+++ SUPPLIED RECORDS
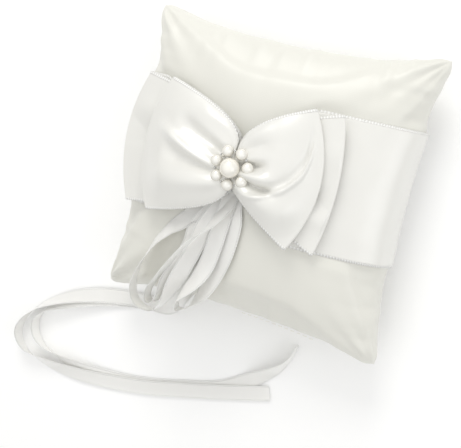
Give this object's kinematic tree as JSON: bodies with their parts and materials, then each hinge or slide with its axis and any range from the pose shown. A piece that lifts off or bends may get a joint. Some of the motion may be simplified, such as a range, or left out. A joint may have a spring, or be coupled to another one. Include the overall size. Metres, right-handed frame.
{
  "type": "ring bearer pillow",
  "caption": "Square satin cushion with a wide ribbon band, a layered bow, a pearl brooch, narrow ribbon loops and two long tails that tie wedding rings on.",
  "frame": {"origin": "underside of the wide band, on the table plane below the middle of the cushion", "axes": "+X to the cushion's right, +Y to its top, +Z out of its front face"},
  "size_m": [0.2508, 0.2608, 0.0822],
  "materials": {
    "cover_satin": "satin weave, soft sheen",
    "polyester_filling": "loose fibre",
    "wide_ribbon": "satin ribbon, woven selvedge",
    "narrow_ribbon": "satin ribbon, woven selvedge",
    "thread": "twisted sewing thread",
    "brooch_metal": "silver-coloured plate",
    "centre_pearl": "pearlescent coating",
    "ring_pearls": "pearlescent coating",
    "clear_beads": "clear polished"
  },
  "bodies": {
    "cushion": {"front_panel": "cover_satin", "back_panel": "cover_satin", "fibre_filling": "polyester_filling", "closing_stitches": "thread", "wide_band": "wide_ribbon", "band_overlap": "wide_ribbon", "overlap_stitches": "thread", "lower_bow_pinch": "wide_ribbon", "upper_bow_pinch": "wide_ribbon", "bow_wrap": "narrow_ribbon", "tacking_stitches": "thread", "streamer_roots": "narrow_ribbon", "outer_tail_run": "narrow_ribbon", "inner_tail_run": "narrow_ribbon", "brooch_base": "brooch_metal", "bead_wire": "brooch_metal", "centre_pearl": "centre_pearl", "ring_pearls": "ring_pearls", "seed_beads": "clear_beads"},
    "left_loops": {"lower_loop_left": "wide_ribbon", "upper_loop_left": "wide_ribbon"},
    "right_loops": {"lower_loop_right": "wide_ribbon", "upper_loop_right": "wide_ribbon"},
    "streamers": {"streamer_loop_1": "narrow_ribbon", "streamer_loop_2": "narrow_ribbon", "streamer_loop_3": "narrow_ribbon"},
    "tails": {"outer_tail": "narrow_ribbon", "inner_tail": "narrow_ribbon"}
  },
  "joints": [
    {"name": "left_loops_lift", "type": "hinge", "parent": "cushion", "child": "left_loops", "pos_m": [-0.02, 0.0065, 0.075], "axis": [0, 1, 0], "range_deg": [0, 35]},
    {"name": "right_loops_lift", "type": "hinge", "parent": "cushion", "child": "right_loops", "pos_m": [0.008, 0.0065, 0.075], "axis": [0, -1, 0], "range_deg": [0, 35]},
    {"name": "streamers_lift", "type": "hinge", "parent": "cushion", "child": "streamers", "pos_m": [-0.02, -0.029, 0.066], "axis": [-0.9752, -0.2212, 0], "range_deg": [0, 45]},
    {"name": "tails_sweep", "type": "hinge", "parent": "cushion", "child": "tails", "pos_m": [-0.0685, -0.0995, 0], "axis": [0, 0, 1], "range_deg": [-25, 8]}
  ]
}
++++++
+++ SUPPLIED RECORDS
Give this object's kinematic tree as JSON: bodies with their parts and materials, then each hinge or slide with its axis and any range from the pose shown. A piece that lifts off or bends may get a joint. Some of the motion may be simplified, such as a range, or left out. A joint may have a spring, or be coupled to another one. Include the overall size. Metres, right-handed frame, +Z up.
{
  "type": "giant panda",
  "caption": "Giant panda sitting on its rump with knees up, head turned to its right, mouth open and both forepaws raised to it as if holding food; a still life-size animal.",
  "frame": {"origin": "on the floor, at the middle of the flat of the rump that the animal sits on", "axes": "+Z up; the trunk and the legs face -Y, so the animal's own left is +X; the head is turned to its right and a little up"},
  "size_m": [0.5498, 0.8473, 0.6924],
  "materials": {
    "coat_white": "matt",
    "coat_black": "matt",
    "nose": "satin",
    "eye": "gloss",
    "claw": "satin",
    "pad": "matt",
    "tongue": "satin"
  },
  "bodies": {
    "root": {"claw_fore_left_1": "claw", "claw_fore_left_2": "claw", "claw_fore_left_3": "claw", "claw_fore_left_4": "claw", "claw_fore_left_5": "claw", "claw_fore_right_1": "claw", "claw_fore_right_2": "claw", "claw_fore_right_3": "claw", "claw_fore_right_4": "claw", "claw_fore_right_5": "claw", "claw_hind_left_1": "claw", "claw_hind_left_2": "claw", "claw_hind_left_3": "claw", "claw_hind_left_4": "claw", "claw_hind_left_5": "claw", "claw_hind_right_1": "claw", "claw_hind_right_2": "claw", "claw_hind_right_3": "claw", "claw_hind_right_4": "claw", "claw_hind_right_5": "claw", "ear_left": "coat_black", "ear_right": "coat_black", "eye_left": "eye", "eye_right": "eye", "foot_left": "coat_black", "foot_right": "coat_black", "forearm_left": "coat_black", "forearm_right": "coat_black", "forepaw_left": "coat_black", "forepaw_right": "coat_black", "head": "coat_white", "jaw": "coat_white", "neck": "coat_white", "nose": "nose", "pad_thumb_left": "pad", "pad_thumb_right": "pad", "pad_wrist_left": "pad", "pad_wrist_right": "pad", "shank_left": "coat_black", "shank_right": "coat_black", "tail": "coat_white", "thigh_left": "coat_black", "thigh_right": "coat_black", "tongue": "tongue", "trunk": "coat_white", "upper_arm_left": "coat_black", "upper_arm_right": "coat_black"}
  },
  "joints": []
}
++++++
+++ SUPPLIED RECORDS
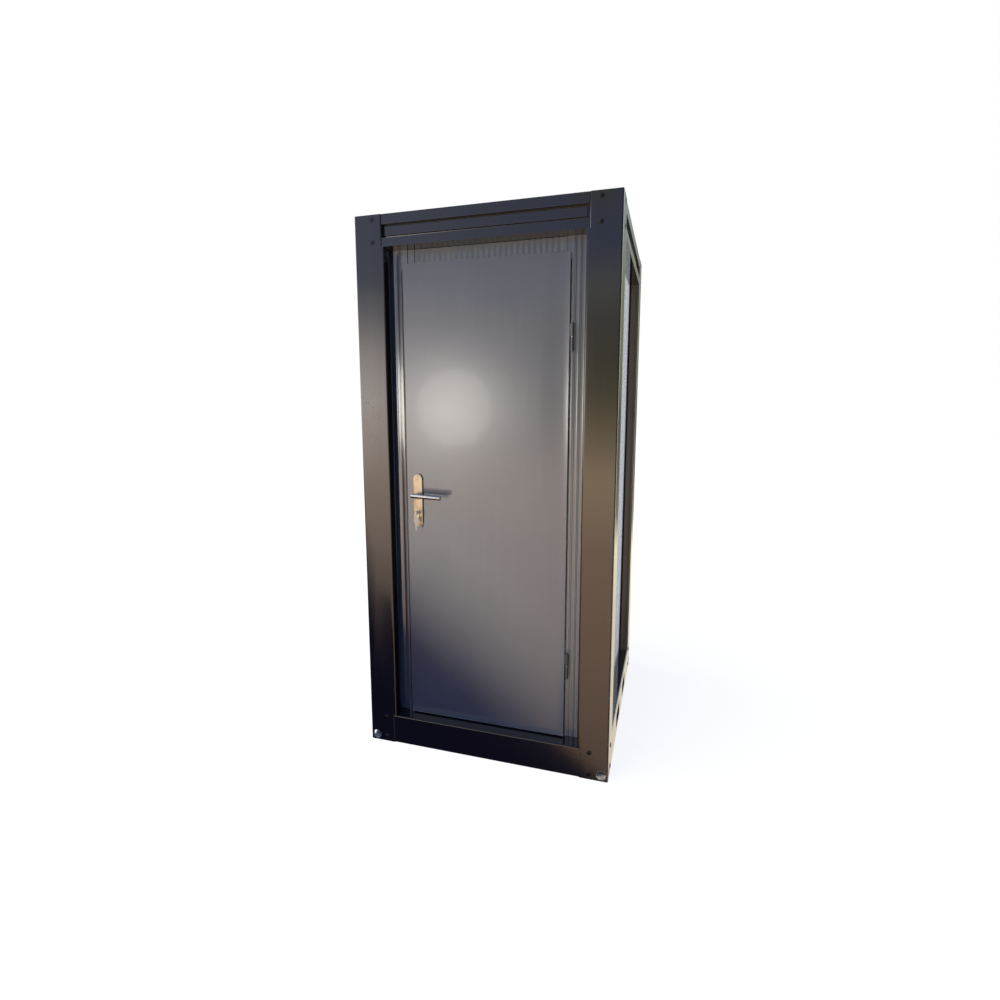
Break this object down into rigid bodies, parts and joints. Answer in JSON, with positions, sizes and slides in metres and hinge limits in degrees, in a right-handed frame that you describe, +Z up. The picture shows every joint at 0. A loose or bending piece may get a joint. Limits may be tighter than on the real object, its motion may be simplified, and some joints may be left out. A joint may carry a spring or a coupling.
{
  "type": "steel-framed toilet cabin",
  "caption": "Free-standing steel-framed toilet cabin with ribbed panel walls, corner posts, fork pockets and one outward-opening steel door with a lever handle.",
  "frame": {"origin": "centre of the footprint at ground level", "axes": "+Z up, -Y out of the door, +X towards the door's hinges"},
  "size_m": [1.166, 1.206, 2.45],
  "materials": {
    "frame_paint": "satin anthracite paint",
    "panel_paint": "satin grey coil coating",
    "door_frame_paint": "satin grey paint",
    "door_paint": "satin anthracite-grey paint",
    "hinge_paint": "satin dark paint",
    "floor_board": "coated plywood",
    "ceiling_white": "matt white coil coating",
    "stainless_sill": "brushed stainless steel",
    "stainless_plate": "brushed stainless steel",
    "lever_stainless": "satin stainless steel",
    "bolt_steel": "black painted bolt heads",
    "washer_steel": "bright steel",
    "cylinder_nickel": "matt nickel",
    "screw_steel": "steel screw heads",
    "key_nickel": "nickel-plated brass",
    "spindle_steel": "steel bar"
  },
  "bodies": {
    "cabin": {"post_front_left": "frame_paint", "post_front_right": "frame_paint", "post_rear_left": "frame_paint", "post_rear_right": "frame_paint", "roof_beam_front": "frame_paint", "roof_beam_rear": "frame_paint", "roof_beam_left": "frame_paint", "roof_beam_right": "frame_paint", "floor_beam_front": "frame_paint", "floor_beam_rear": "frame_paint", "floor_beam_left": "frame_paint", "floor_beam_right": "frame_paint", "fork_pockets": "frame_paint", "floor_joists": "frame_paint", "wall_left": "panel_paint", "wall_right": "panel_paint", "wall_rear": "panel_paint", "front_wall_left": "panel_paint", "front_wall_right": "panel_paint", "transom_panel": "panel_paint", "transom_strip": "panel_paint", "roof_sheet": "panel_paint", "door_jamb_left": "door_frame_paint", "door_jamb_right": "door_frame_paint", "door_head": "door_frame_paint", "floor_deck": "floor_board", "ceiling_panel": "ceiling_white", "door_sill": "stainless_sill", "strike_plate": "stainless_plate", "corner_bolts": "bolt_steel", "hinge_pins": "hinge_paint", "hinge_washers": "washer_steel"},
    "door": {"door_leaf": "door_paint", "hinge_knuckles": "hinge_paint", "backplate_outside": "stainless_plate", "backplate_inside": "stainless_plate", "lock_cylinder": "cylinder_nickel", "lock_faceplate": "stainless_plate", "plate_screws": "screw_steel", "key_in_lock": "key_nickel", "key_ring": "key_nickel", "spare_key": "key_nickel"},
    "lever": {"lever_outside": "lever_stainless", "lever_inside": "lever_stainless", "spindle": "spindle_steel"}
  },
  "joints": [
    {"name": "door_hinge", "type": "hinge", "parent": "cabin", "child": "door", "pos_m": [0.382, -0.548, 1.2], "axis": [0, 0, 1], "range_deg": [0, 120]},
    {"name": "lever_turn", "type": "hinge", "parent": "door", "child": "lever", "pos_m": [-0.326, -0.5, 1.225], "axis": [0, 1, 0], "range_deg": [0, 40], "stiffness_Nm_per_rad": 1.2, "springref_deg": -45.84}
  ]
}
++++++
**TASK DETAILS**
List each line of the entries that holds the string "JSON".

**COMPLETE OUTPUT**
Give this object's kinematic tree as JSON: bodies with their parts and materials, then each hinge or slide with its axis and any range from the pose shown. A piece that lifts off or bends may get a joint. Some of the motion may be simplified, such as a range, or left out. A joint may have a spring, or be coupled to another one. Include the overall size. Metres, right-handed frame.
Give this object's kinematic tree as JSON: bodies with their parts and materials, then each hinge or slide with its axis and any range from the pose shown. A piece that lifts off or bends may get a joint. Some of the motion may be simplified, such as a range, or left out. A joint may have a spring, or be coupled to another one. Include the overall size. Metres, right-handed frame, +Z up.
Break this object down into rigid bodies, parts and joints. Answer in JSON, with positions, sizes and slides in metres and hinge limits in degrees, in a right-handed frame that you describe, +Z up. The picture shows every joint at 0. A loose or bending piece may get a joint. Limits may be tighter than on the real object, its motion may be simplified, and some joints may be left out. A joint may carry a spring or a coupling.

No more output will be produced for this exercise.